The 80-20 rule may help when it comes to actions and habits. But, what are we supposed to do when it comes to our anxious, muddled, insecure, fearful thoughts? Like when you have a “feeling” that something’s off, and you can’t tell whether it’s your instinct, or anxiety? 

A good practice is to reflect on triggers and patterns. Say you have this nagging thought that your partner is cheating on you. You can either call it a gut-feeling, and act on it immediately. Or, you can take your time to examine where it’s coming from. Ask yourself: 

Have you been cheated on before? 

If yes, is your current partner repeating some of the old patterns that you may have observed the last time someone cheated on you? 
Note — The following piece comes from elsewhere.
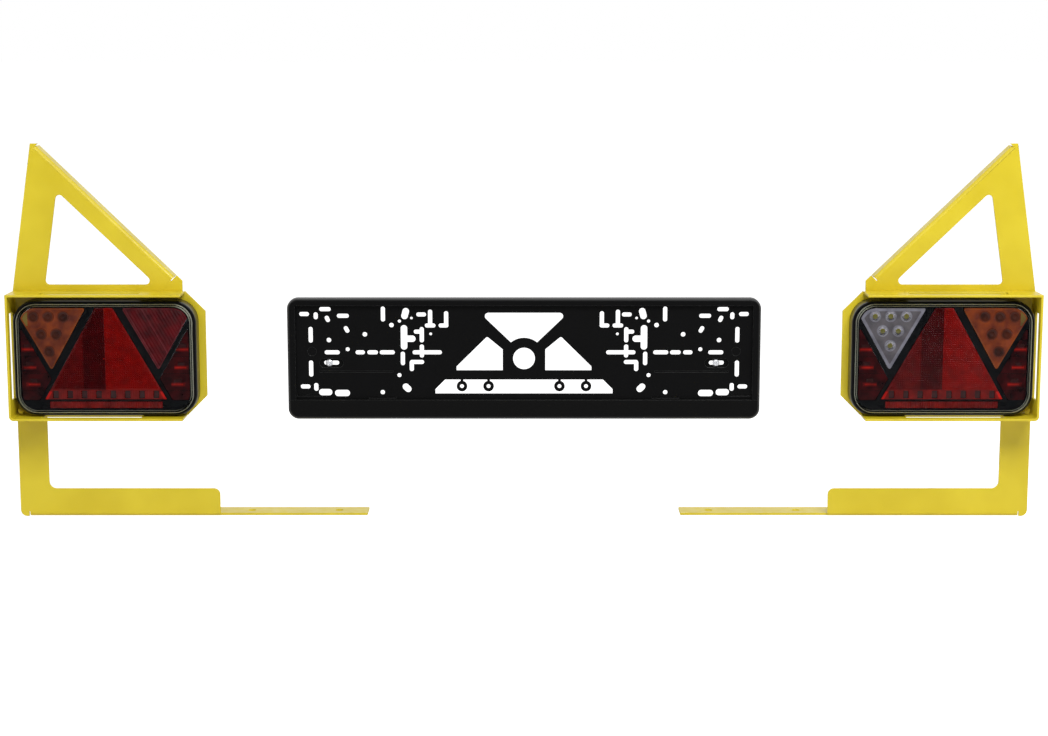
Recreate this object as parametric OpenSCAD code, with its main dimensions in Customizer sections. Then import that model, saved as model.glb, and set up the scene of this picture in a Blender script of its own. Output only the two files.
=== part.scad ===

Has your partner cheated on you, or someone else in the past? 

Is there someone you suspect they may be cheating on you with? 

Do they have personality traits similar to someone you know who has cheated on their partner? 

The key difference between gut-feeling and anxiety driven thoughts is that the former is data-driven. Your mind subconsciously recognises patterns from the past, and based on that, tells you that something is off. Whereas when it comes to thoughts that stem from anxiety, you can’t quite explain the rationale behind it.

Listening to yourself doesn’t mean pandering to your thoughts unconditionally. It means recognising what you feel, and doing what’s best for you, and sometimes that may mean doing the harder thing. It takes practice. Keeping in mind the goal - long-term happiness and peace - makes it a tad easier.